Nuestra memoria indefectiblemente nos lleva al mundo de las folclóricas a través de la imagen que el cine nos ha proyectado como producto artístico. Pero el género se ha ido construyendo con otros mimbres menos plásticos e igual de importantes y por ello es aconsejable indagar en el bagaje humano de sus autores, saber leer entrelíneas sus textos, ahondar en la intrahistoria de las folclóricas, deconstruir los modelos sociales de la época y establecer procesos de decodificación de los múltiples motivos que componen la naturaleza del género y sus intérpretes para obtener una imagen más nítida y transversal del mismo.
¡Ay, campaneras! tampoco es una enciclopedia de la copla, es un retrato fiel de lo que fue y es el mundo de la copla y las folclóricas, narrado a través de acontecimientos altamente significativos y enmarcados dentro de un contexto histórico. Un libro muy agradable en su lectura que deja tras de sí, por lo que dice, cierto regusto agridulce, nos emocionamos ante composiciones tan bellas como Ojos Verdes o El día que nací yo y no nos deja indiferentes por lo que supuso poner en escena ciertas composiciones que eran objeto de censura y del escarnio público de todos sus actores, desde cantantes a compositores, pasando por los creadores de los textos.
Lydia García nos rememora cómo el cuplé y la copla llegaron a instrumentalizarse políticamente, higienizándose frente a las corrientes más transgresoras del momento, de cómo Andalucía se convirtió en sinécdoque de España y como la dictadura franquista en aras de distraer la pobreza recurre a toda una iconografía mediática buscando en las folclóricas lo que en otras partes no podía. El cine se puebla de personajes ingenuos, con el color desaparecen las puestas en escena sobrias casi lúgubres, Marisol se convirtió en el correlato de esa modernidad.

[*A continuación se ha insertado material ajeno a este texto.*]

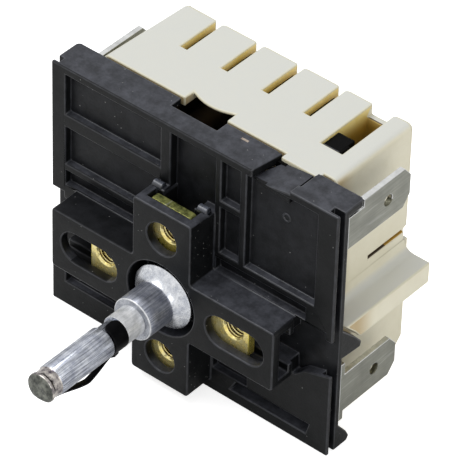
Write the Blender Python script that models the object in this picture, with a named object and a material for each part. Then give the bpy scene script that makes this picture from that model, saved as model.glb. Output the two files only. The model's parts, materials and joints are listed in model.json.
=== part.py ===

Despliega la autora una socarronería que hace cómplice a quien tenga entre sus manos este estupendo libro, una obra que va mas allá del relato anecdótico de las folclóricas, es el retrato de una sociedad a través de la copla y las folclóricas, de nuestra memoria doméstica, esa en la que se hallan nuestras madres y abuelas, un mundo donde convivía un modelo de sociedad impuesto frente a otro más disruptivo y subversivo, ambos imbricados en una cultura de carácter popular que hacía más soportable el devenir diario.